:: RECORDED DATA ::

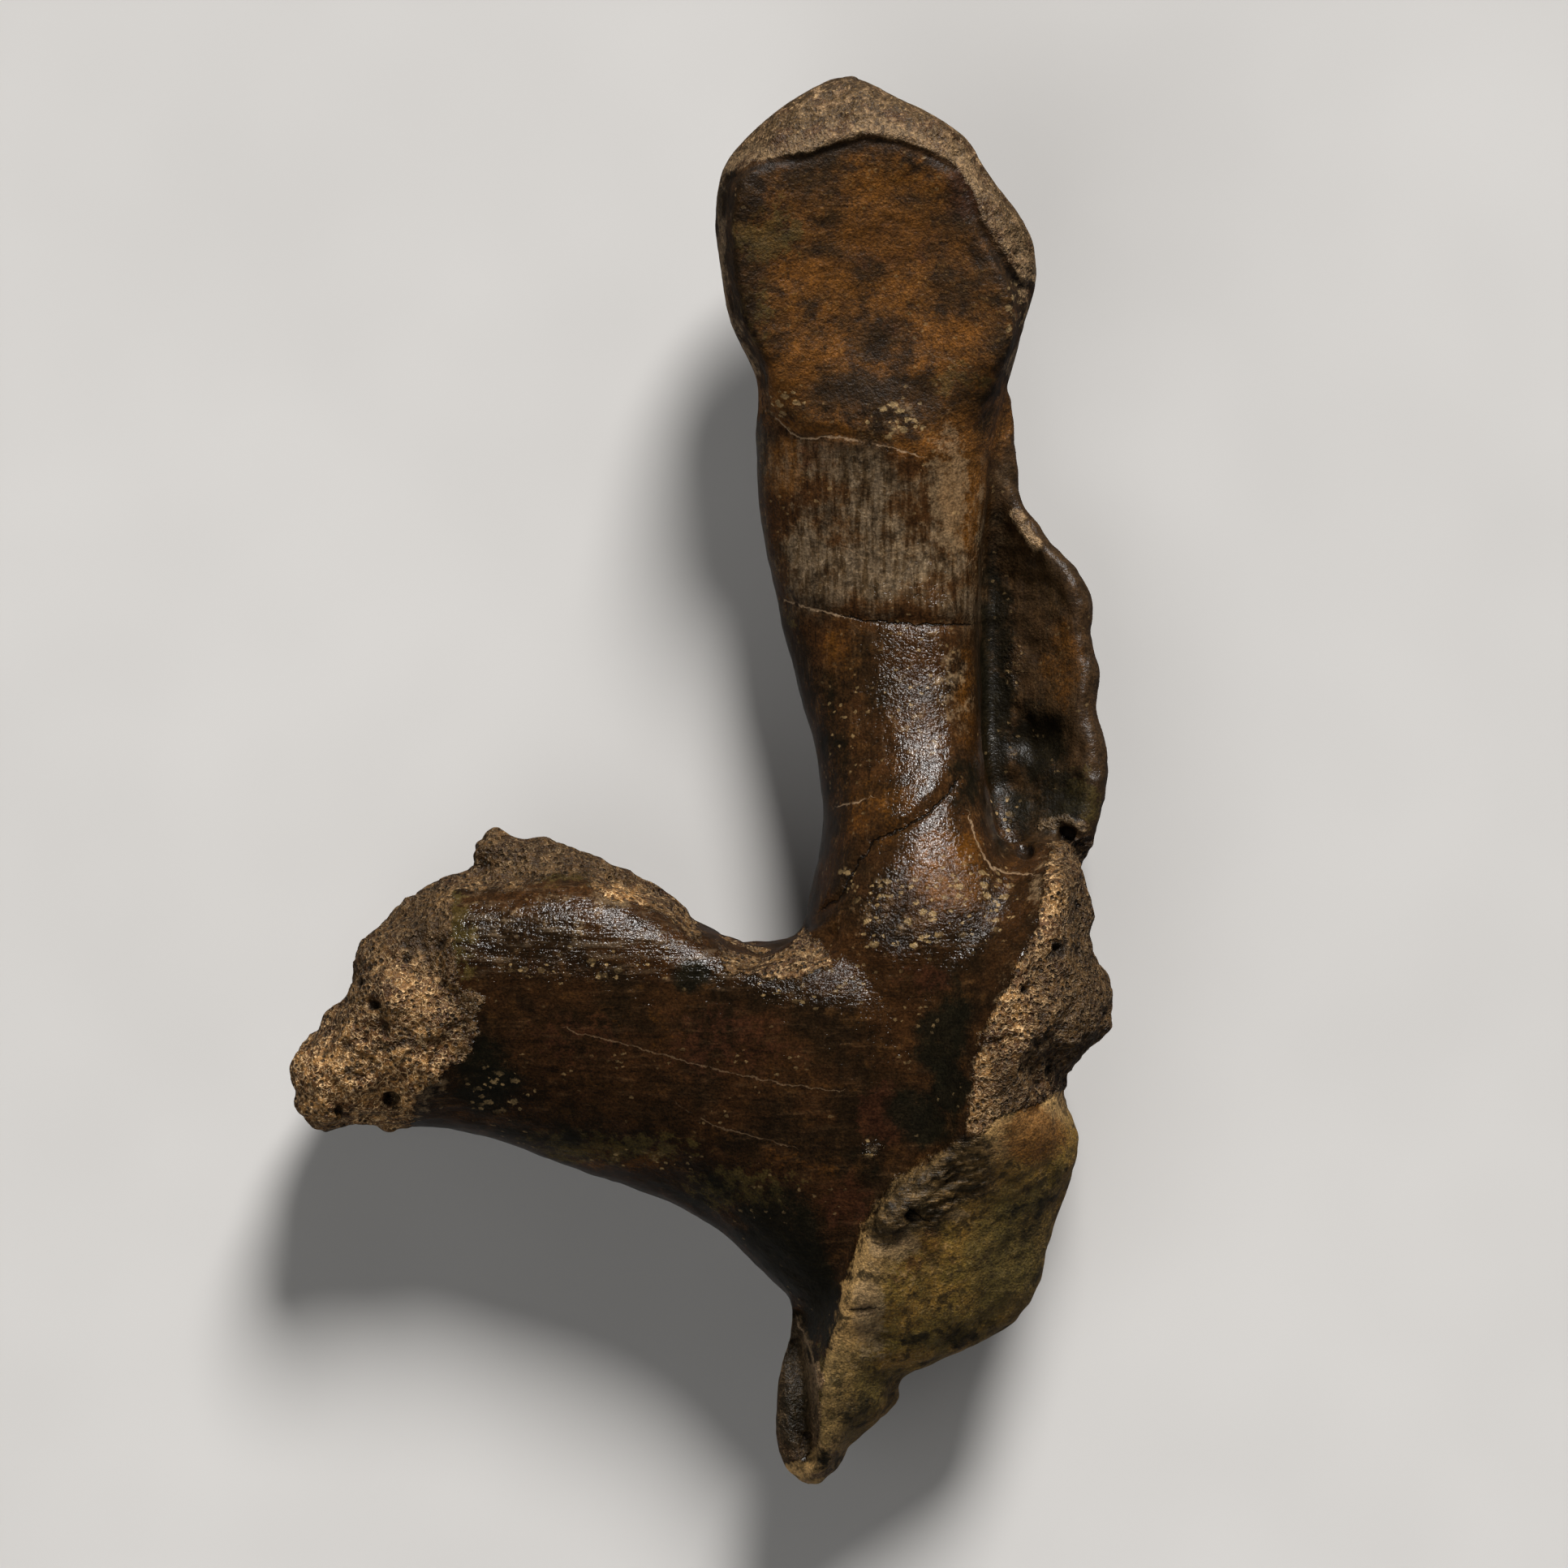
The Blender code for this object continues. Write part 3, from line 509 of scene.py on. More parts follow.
def store_fields(skin):
    """Everything that the stone's colours and gloss read."""
    points = skin.points
    skin.keep("spongy", skin.spongy())
    width = 0.55 + 0.45 * ripple(points, 3.0, 55)
    lips = np.max([width - from_path(points, path)[0] for path in PALE_LIPS], axis=0)
    lips = np.minimum(lips, TURN * (skin.normals[:, 2] - 0.05))
    skin.keep("rim", np.max([skin.within(RIM, -0.3), skin.within(TIP_FLANK, -0.3), lips], axis=0))
    # The distance from the rim's edge and the lips: the rim's colour follows it, and so does the face's
    # painted shade beside them
    skin.keep("under_rim", np.min([from_path(points, path)[0] for path in [RIM_EDGE] + PALE_LIPS], axis=0))
    skin.keep("face", skin.within(FACE, 0.0))
    skin.keep("lobe", skin.within(LOBE, -0.4))
    for name, outline in (
        ("splintered", SPLINTERED),
        ("scar", NECK_SCAR),
        ("sheen", ARM_SHEEN),
        ("wing", WING_SIDE),
    ):
        skin.keep(name, depth_inside(points, outline))
    for name, stains in (
        ("black", DARK_STAINS_AND_SHADE),
        ("red", RED_STAINS),
        ("ochre", OCHRE_STAINS),
        ("olive", OLIVE_STAINS),
        ("pale", PALE_STAINS_AND_LIGHT),
        ("fleck", FLECK_ZONES),
    ):
        skin.keep(name, spread(points, stains) * skin.up)
    for name, paths in (
        ("dark_line", DARK_CRACKS),
        ("pale_line", PALE_CRACKS),
        ("faint_line", FAINT_SCRATCHES),
    ):
        signed, near = line_fields(points, paths)
        skin.keep(name, signed)
        skin.keep(name + "_near", near * skin.up)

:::

EXERCISE PROMPT - Using the listing above, reproduce each line without omission.

THE SOLUTION -
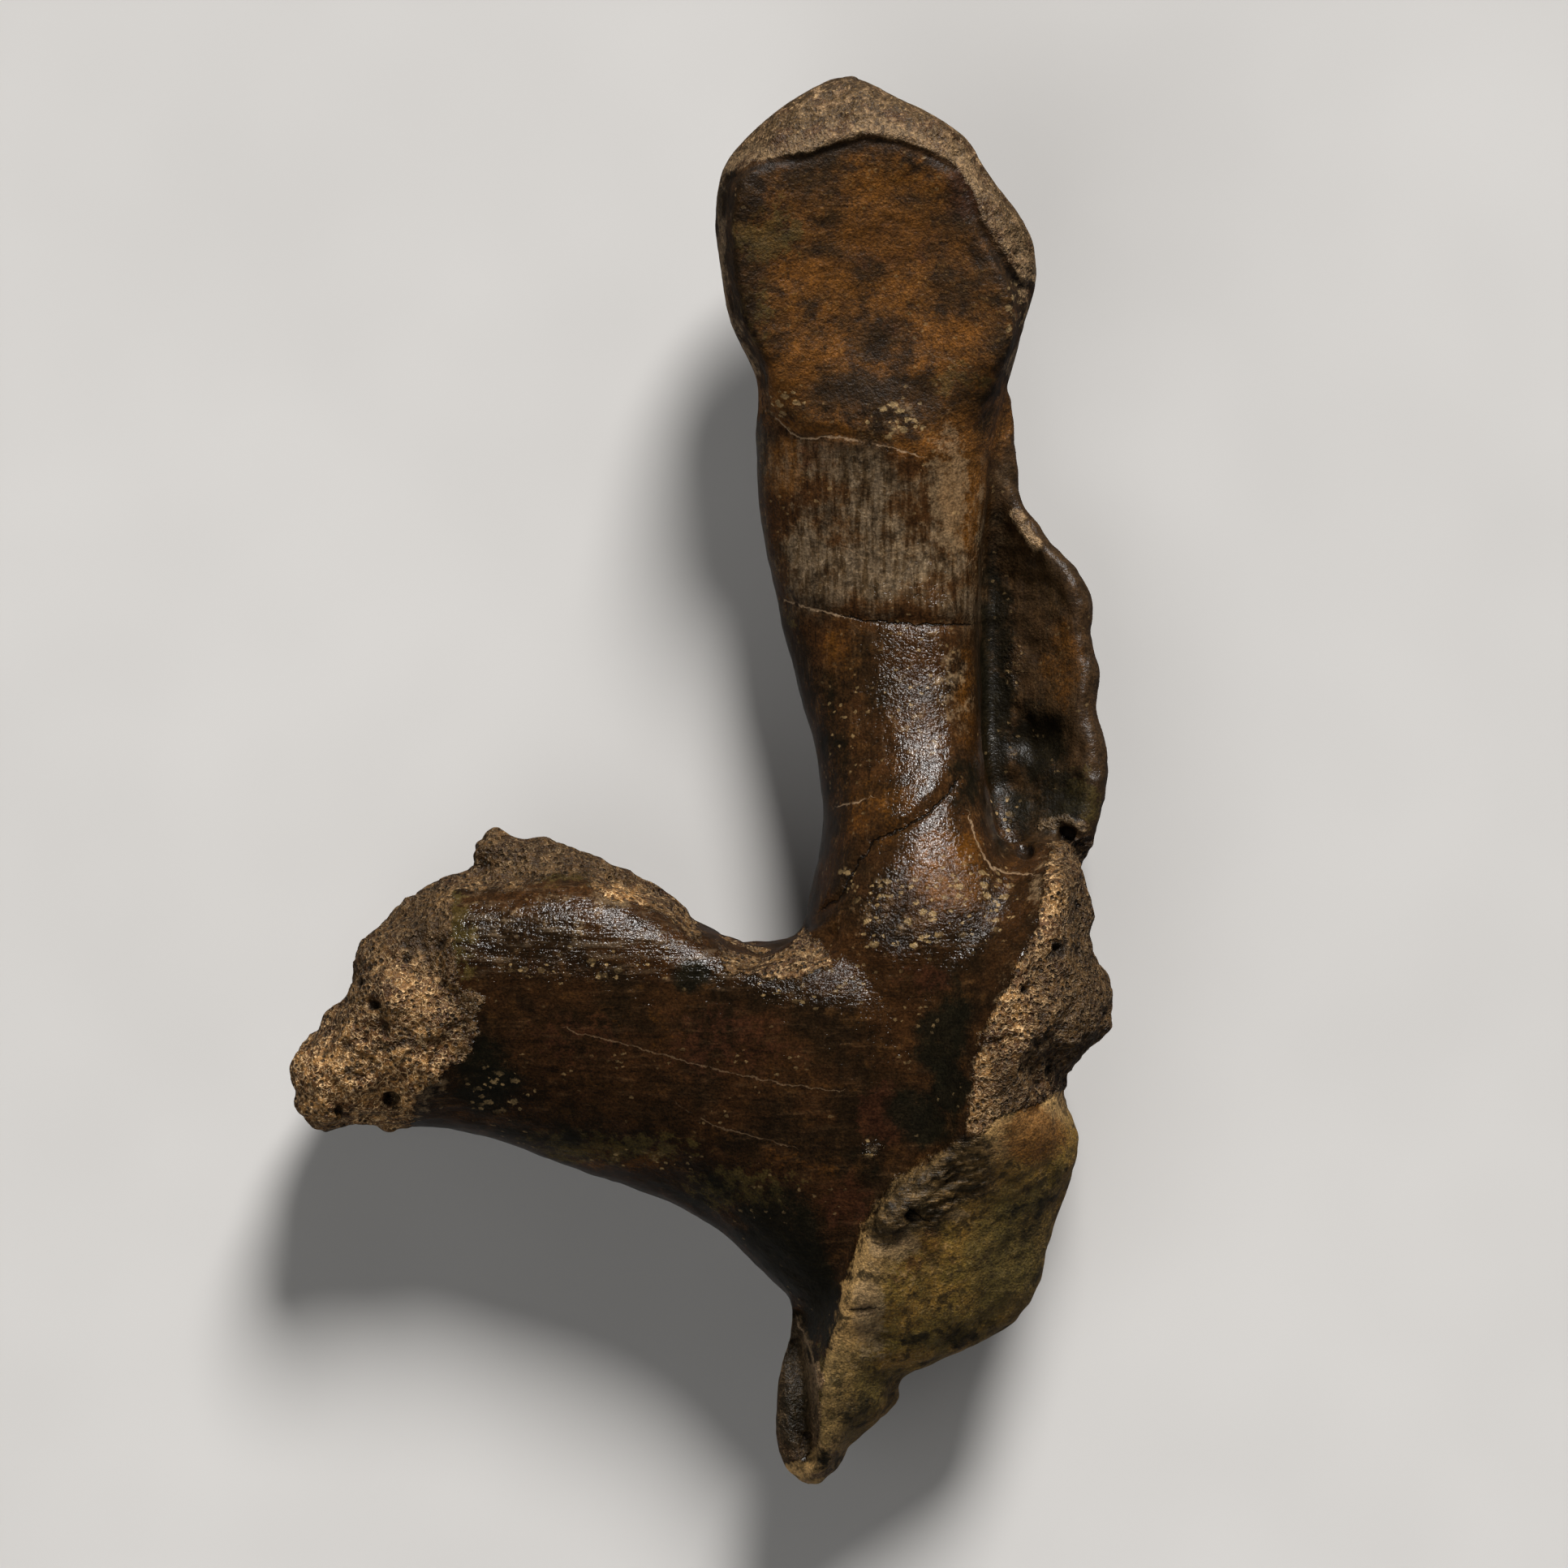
The Blender code for this object continues. Write part 3, from line 509 of scene.py on. More parts follow.
def store_fields(skin):
    """Everything that the stone's colours and gloss read."""
    points = skin.points
    skin.keep("spongy", skin.spongy())
    width = 0.55 + 0.45 * ripple(points, 3.0, 55)
    lips = np.max([width - from_path(points, path)[0] for path in PALE_LIPS], axis=0)
    lips = np.minimum(lips, TURN * (skin.normals[:, 2] - 0.05))
    skin.keep("rim", np.max([skin.within(RIM, -0.3), skin.within(TIP_FLANK, -0.3), lips], axis=0))
    # The distance from the rim's edge and the lips: the rim's colour follows it, and so does the face's
    # painted shade beside them
    skin.keep("under_rim", np.min([from_path(points, path)[0] for path in [RIM_EDGE] + PALE_LIPS], axis=0))
    skin.keep("face", skin.within(FACE, 0.0))
    skin.keep("lobe", skin.within(LOBE, -0.4))
    for name, outline in (
        ("splintered", SPLINTERED),
        ("scar", NECK_SCAR),
        ("sheen", ARM_SHEEN),
        ("wing", WING_SIDE),
    ):
        skin.keep(name, depth_inside(points, outline))
    for name, stains in (
        ("black", DARK_STAINS_AND_SHADE),
        ("red", RED_STAINS),
        ("ochre", OCHRE_STAINS),
        ("olive", OLIVE_STAINS),
        ("pale", PALE_STAINS_AND_LIGHT),
        ("fleck", FLECK_ZONES),
    ):
        skin.keep(name, spread(points, stains) * skin.up)
    for name, paths in (
        ("dark_line", DARK_CRACKS),
        ("pale_line", PALE_CRACKS),
        ("faint_line", FAINT_SCRATCHES),
    ):
        signed, near = line_fields(points, paths)
        skin.keep(name, signed)
        skin.keep(name + "_near", near * skin.up)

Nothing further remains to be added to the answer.